* The problem *
Repeat all of the data precisely.

* Supplied information *
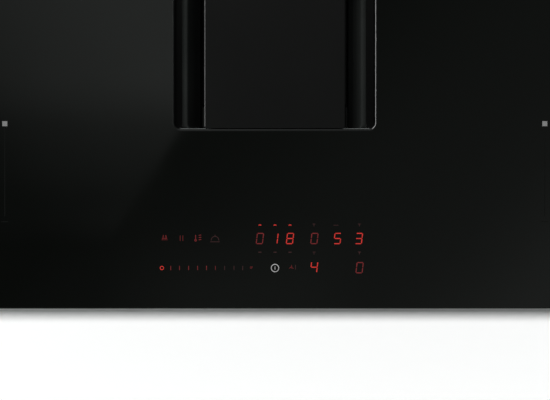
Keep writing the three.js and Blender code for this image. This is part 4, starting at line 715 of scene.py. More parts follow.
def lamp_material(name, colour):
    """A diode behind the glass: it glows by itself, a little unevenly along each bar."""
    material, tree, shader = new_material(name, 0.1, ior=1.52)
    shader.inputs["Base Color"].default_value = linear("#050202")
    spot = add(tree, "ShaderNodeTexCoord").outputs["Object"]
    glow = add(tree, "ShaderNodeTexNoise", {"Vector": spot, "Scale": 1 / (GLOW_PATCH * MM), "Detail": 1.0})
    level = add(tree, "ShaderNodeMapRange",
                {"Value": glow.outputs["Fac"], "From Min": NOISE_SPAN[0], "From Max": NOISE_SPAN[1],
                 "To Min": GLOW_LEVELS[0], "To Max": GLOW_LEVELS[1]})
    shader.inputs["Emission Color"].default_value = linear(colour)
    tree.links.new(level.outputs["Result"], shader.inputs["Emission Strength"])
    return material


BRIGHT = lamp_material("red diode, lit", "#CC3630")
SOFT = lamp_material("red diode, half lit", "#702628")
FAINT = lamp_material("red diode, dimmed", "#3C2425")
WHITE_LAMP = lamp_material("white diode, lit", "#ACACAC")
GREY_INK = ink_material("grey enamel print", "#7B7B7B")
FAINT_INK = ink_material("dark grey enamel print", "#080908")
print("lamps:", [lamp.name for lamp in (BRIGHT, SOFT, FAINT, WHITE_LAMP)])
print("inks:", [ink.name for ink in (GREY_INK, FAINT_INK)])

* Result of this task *
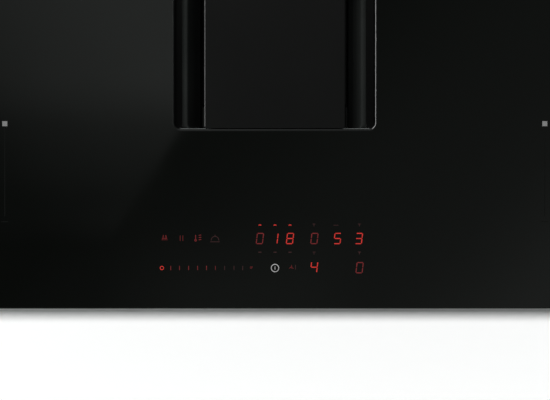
Keep writing the three.js and Blender code for this image. This is part 4, starting at line 715 of scene.py. More parts follow.
def lamp_material(name, colour):
    """A diode behind the glass: it glows by itself, a little unevenly along each bar."""
    material, tree, shader = new_material(name, 0.1, ior=1.52)
    shader.inputs["Base Color"].default_value = linear("#050202")
    spot = add(tree, "ShaderNodeTexCoord").outputs["Object"]
    glow = add(tree, "ShaderNodeTexNoise", {"Vector": spot, "Scale": 1 / (GLOW_PATCH * MM), "Detail": 1.0})
    level = add(tree, "ShaderNodeMapRange",
                {"Value": glow.outputs["Fac"], "From Min": NOISE_SPAN[0], "From Max": NOISE_SPAN[1],
                 "To Min": GLOW_LEVELS[0], "To Max": GLOW_LEVELS[1]})
    shader.inputs["Emission Color"].default_value = linear(colour)
    tree.links.new(level.outputs["Result"], shader.inputs["Emission Strength"])
    return material


BRIGHT = lamp_material("red diode, lit", "#CC3630")
SOFT = lamp_material("red diode, half lit", "#702628")
FAINT = lamp_material("red diode, dimmed", "#3C2425")
WHITE_LAMP = lamp_material("white diode, lit", "#ACACAC")
GREY_INK = ink_material("grey enamel print", "#7B7B7B")
FAINT_INK = ink_material("dark grey enamel print", "#080908")
print("lamps:", [lamp.name for lamp in (BRIGHT, SOFT, FAINT, WHITE_LAMP)])
print("inks:", [ink.name for ink in (GREY_INK, FAINT_INK)])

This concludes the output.